======== Dataset section
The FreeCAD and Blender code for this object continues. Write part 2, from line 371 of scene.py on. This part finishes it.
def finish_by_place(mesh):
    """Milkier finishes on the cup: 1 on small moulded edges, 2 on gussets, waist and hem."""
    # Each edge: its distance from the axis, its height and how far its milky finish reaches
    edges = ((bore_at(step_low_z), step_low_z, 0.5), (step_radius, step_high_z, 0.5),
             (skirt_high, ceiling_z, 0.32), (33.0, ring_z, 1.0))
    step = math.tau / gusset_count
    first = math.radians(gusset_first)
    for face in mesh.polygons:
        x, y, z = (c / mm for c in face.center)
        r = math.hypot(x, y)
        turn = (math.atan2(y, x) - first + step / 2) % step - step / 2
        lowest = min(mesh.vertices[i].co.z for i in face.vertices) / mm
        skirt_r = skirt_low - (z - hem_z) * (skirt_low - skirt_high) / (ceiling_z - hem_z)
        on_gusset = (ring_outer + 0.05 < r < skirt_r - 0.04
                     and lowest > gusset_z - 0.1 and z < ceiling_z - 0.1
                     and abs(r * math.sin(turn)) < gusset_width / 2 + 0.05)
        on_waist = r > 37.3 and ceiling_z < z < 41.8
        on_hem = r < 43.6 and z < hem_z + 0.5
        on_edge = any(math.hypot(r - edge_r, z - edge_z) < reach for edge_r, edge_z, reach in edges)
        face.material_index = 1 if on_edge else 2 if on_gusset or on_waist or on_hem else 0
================
Job:
Choose all lines containing the string "finishes" and copy them out.

Written reply:
The FreeCAD and Blender code for this object continues. Write part 2, from line 371 of scene.py on. This part finishes it.
    """Milkier finishes on the cup: 1 on small moulded edges, 2 on gussets, waist and hem."""